▶ **Directions for this task**: What follows is a listing. Return every line of it exactly.

▶ **Information provided**:
::::

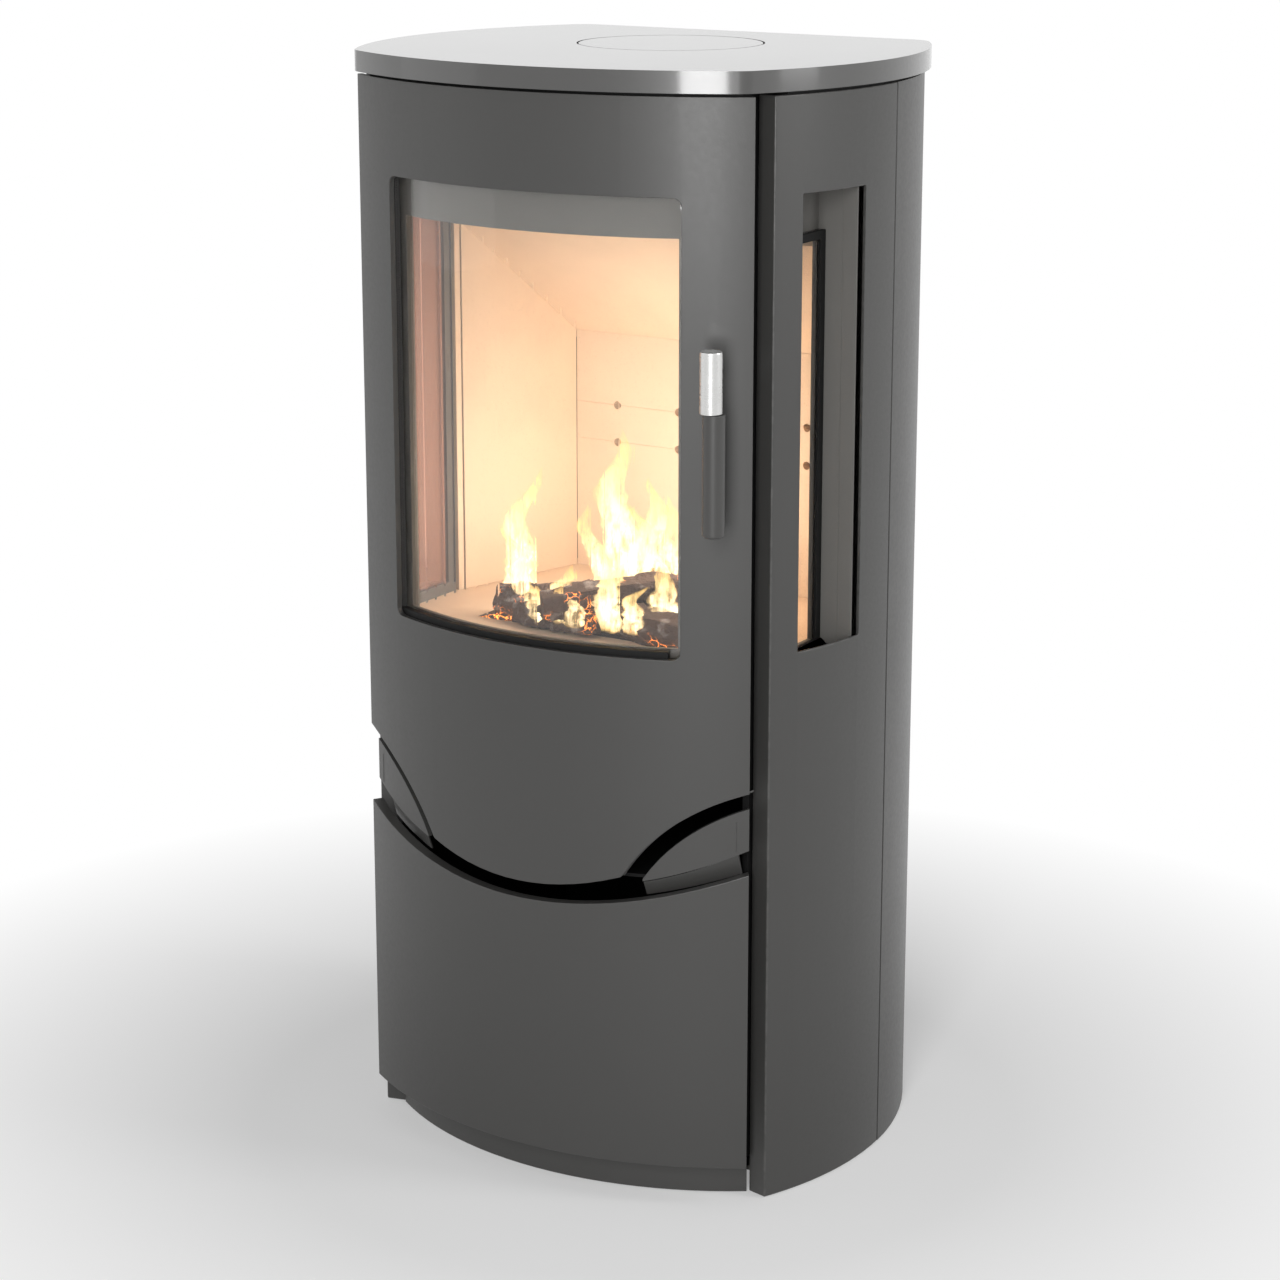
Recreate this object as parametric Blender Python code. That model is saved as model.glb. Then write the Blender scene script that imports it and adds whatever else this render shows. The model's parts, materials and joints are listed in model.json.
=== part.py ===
"""Wood burning stove with a bowed door, side windows and a hinged lower door.

Units are metres, +Z is up and the door faces -Y. The origin is on the floor under the middle
of the stove. In plan the stove is a bowed front arc, two flared side arcs and a flat back.
"""
import math

import bmesh
import bpy
from mathutils import Matrix, Vector

# ---- overall sizes -------------------------------------------------------------------------
HEIGHT = 1.000
FRONT_RADIUS = 0.370
FRONT_REACH = 0.1985
SIDE_RADIUS = 0.3105
HALF_WIDTH = 0.2385
SIDE_CENTRE_Y = 0.0175
BACK_Y = 0.1995
REAR_CORNER = 0.024
FRONT_CORNER = 0.020

# ---- fits ----------------------------------------------------------------------------------
CLEAR = 0.0003
SEAM = 0.0012
FLOOR_GAP = 0.001
OVERCUT = 0.010

# ---- casing --------------------------------------------------------------------------------
SHEET = 0.003
TOP_DEPTH = 0.0185
TOP_WEB = 0.0065
TOP_OVERHANG = 0.0058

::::

▶ **Exercise answer**:
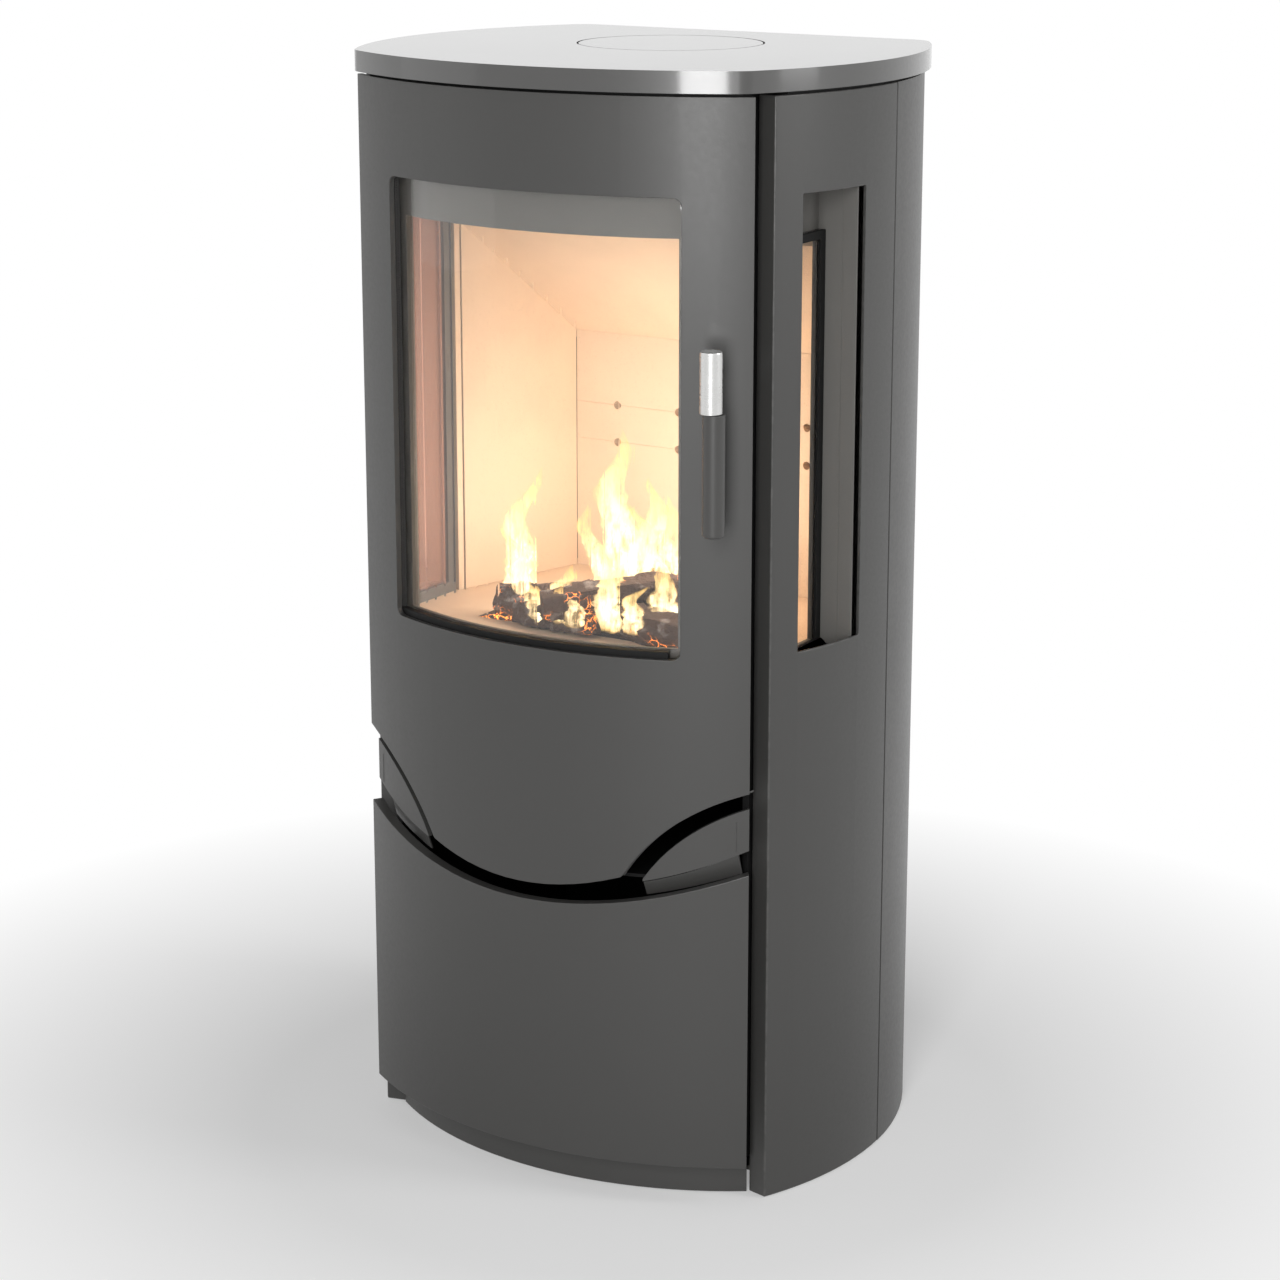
Recreate this object as parametric Blender Python code. That model is saved as model.glb. Then write the Blender scene script that imports it and adds whatever else this render shows. The model's parts, materials and joints are listed in model.json.
=== part.py ===
"""Wood burning stove with a bowed door, side windows and a hinged lower door.

Units are metres, +Z is up and the door faces -Y. The origin is on the floor under the middle
of the stove. In plan the stove is a bowed front arc, two flared side arcs and a flat back.
"""
import math

import bmesh
import bpy
from mathutils import Matrix, Vector

# ---- overall sizes -------------------------------------------------------------------------
HEIGHT = 1.000
FRONT_RADIUS = 0.370
FRONT_REACH = 0.1985
SIDE_RADIUS = 0.3105
HALF_WIDTH = 0.2385
SIDE_CENTRE_Y = 0.0175
BACK_Y = 0.1995
REAR_CORNER = 0.024
FRONT_CORNER = 0.020

# ---- fits ----------------------------------------------------------------------------------
CLEAR = 0.0003
SEAM = 0.0012
FLOOR_GAP = 0.001
OVERCUT = 0.010

# ---- casing --------------------------------------------------------------------------------
SHEET = 0.003
TOP_DEPTH = 0.0185
TOP_WEB = 0.0065
TOP_OVERHANG = 0.0058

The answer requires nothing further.